The coming of industry to the hills did not mean that the older traditions of subsistence farming and barter exchange disappeared from mountain populations. Rather, a wage/store-bought-goods economy existed in many families along with the older lifeways. Many a family mixed old-style farming with some men-folk going into the mines or factories. In Salstrom's words,
The burgeoning capitalist relations were characterized by contracts (such as labor in exchange for cash wages, or for "in kind" wages, or for company-scrip wages) and by cash or scrip purchases of store goods. Meanwhile, the continuing, and indeed thriving, "traditional" relations remained based on networks of voluntary reciprocity, including labor exchange. (127)

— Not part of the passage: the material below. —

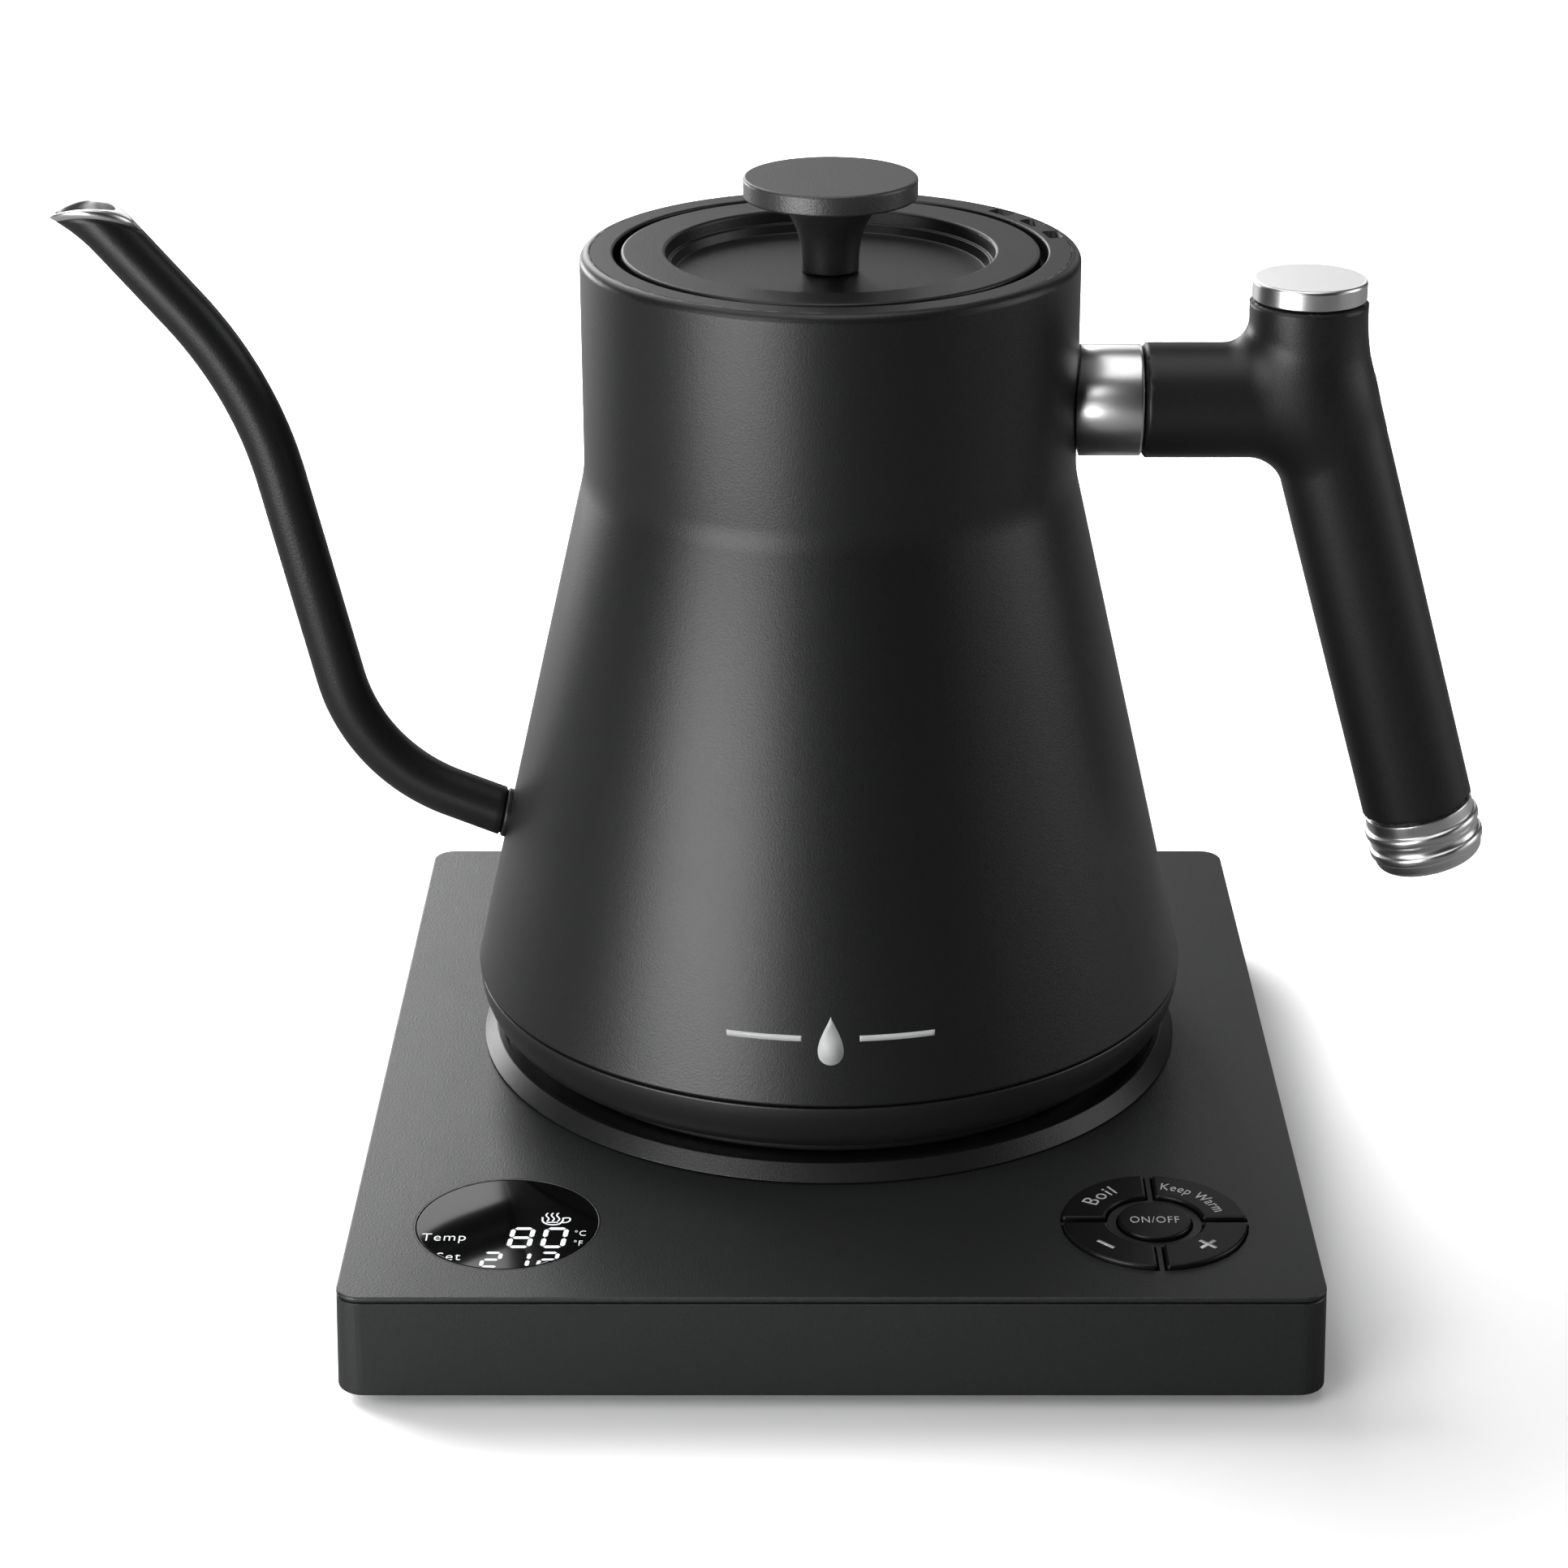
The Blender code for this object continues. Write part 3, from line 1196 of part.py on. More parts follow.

He sees the mixture of the old economic ways with the new kept wages low, allowing Appalachian products to undersell competitors. However, according to Salstrom, this dual economy set mountaineers up for dependence on federal support payments when the Depression came and Appalachian extractive industries ground to a halt. He writes, But why, if the subsistence-barter-and-borrow economy thrived during Appalachia's industrialization era, did so many of Appalachia's people eventually find themselves in need of federal relief when the industrial economy faltered? The answer is that, by continuing alongside outside-controlled industrialization, the continuing networks of mutual aid served to reduce wage demands and thus to transfer Appalachia's wealth (in the form of labor's products) outside the region. The long-term effect of continued low money networking among industrial workers was that the workers subsidized U.S. industry at their own eventual expense. (127)
With the decline of Appalachian agriculture, the rationalization and mechanization of the coal industry after World War II, and the deindustrialization of America after the 1960s, millions of Appalachian folk left the mountains after 1940. In the coal counties of Central Appalachia, large percentages of the population remained un- or under-employed after 1950, even during the energy industry boom of the 1970s. The coming of industry to the mountains resulted in the coming of wealth to only a small percentage of the Appalachian folk.